In [None]:
# The api key is exahausted so that's why I didn't ran the cells

# for importing the api key make variable.env and store your 'OPENAI_API_KEY' 
import os
api_key = os.environ.get('OPENAI_API_KEY')

In [2]:
from llama_index.core import SimpleDirectoryReader, VectorStoreIndex

document = SimpleDirectoryReader(r'data').load_data()

In [None]:
index = VectorStoreIndex.from_documents(document, show_progress=True)

In [None]:
query_engine = index.as_query_engine()

In [None]:
response = query_engine.query("").response

In [None]:
response

## pprint Response

In [None]:
# This pprint shows how the 3 component (retrievers, node-postprocessor, reponses-synthesizer) works
from llama_index.core.response.pprint_utils import pprint_response
pprint_response(response, show_source=True)

# Retriever

In [None]:
# Retieriver is used to fetch the top 10 indexes 
from llama_index.core.retrievers import VectorIndexRetriever
from llama_index.core.query_engine import RetrieverQueryEngine

retriever = VectorIndexRetriever(
    index = index,
    similarity_top_k= 3
)

In [None]:
query_engine = RetrieverQueryEngine(retriever=retriever)

In [None]:
query_engine()

# SimilarityPostProcessor

In [None]:
# This Similarity Post Processor will help to set the threshold on the similarity score
from llama_index.core.retrievers import VectorIndexRetriever
from llama_index.core.query_engine import RetrieverQueryEngine
from llama_index.core.postprocessor import SimilarityPostprocessor

s_processor = SimilarityPostprocessor(similarity_cutoff=0.75)
retriever = VectorIndexRetriever(
    index=index,
    similarity_top_k=3
)

query_engine = RetrieverQueryEngine(retriever=retriever, node_postprocessors=[s_processor])

In [None]:
response = query_engine.query("")

# Persisting Index

In [None]:
# Here you will store all the embeddings
from llama_index.core import SimpleDirectoryReader, VectorStoreIndex

document = SimpleDirectoryReader(r'data').load_data()
index = VectorStoreIndex.from_documents(document, show_progress=True)

In [None]:
index.storage_context.persist(persist_dir='storge\embeddings')
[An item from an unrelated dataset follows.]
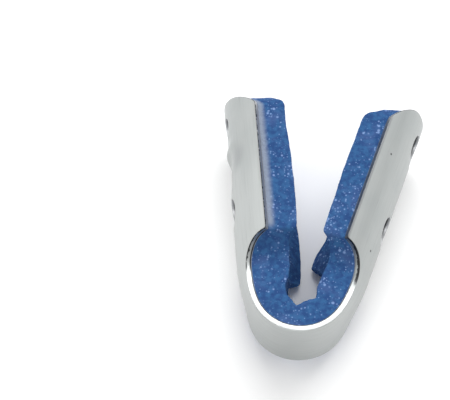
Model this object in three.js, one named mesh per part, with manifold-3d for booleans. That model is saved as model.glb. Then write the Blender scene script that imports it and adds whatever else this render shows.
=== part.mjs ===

# For Reading the index from the folder 

In [None]:
from llama_index.core import StorageContext, load_index_from_storage
storage_context = StorageContext.from_defaults(persist_dir=r"storage\embeddings")
index = load_index_from_storage(storage_context)

### How to count the tokens when creating and querying llamaIndex

In [25]:
import tiktoken
from llama_index.core import ServiceContext
from llama_index.core.callbacks import CallbackManager, TokenCountingHandler

In [None]:
token_counter = TokenCountingHandler(
    tokenizer= tiktoken.encoding_for_model("text-embedding-ada-002").encode,
     verbose=True
)
callback_manager = CallbackManager([token_counter])
service_context = ServiceContext.from_defaults(callback_manager=callback_manager)

In [None]:
index =  VectorIndexRetriever(document, show_progress=True, service_context=service_context)

In [None]:
query_engine = index.as_query_engine()

In [None]:
query_engine('')

# How to use LLM's with LlamaIndex

In [4]:
from llama_index.llms.openai import OpenAI
llm = OpenAI(temperature=0, model='gpt-3.5-turbo', max_tokens=250)

In [None]:
response = llm.complete('What is API?')

In [None]:
response.text 

In [None]:
# shows metadata
response.raw

# Chat Models

In [None]:
#This will act like a actor for which the role is assigned as

from llama_index.core.llms import ChatMessage

message = [
    ChatMessage(role='system', content='Talk like a 5 year old funny and cute girl who always answer in joke.'),
    ChatMessage(role='system',content="tell me about your math's Teacher")
]

response = llm.chat(messages=message)

In [None]:
print(response)

# Open source llms from the Hugging Face

In [None]:
# This is 10 gb model that will download after running this code. This is the problem for opensource models
from llama_index.llms.huggingface import HuggingFaceLLM

llm = HuggingFaceLLM(
    context_window= 500, 
    max_new_tokens=256,
    generate_kwargs={"temperature":0.7},
    device_map = 'auto',
)

# Prompt

In [None]:
from llama_index.core import VectorStoreIndex, SimpleDirectoryReader
document = SimpleDirectoryReader('data').load_data()
index = VectorStoreIndex(document)

In [None]:
reponse = index.as_query_engine().query('Who have more experience?')
print(response)

In [None]:
# lets create PromtTemplate using LLamaIndex
from llama_index.core.prompts import PromptTemplate
string = (
    "You're a Human Respourse Asssistance of a Company.\n"
    "Your task is to find the field asked by the HR from the given context"
    "{context_str}\n"
    "---------------------"
    "use the context information and answer the below query\n"
    "answer the question : {query_str}\n"
    "if you are not getting the answer from the context just return N/A"
)

text_qa_template = PromptTemplate(string)

In [None]:
print(text_qa_template)

In [None]:
response = index.as_query_engine(text_qa_template=text_qa_template).query('How many students resumes do we have?')

In [None]:
print(response)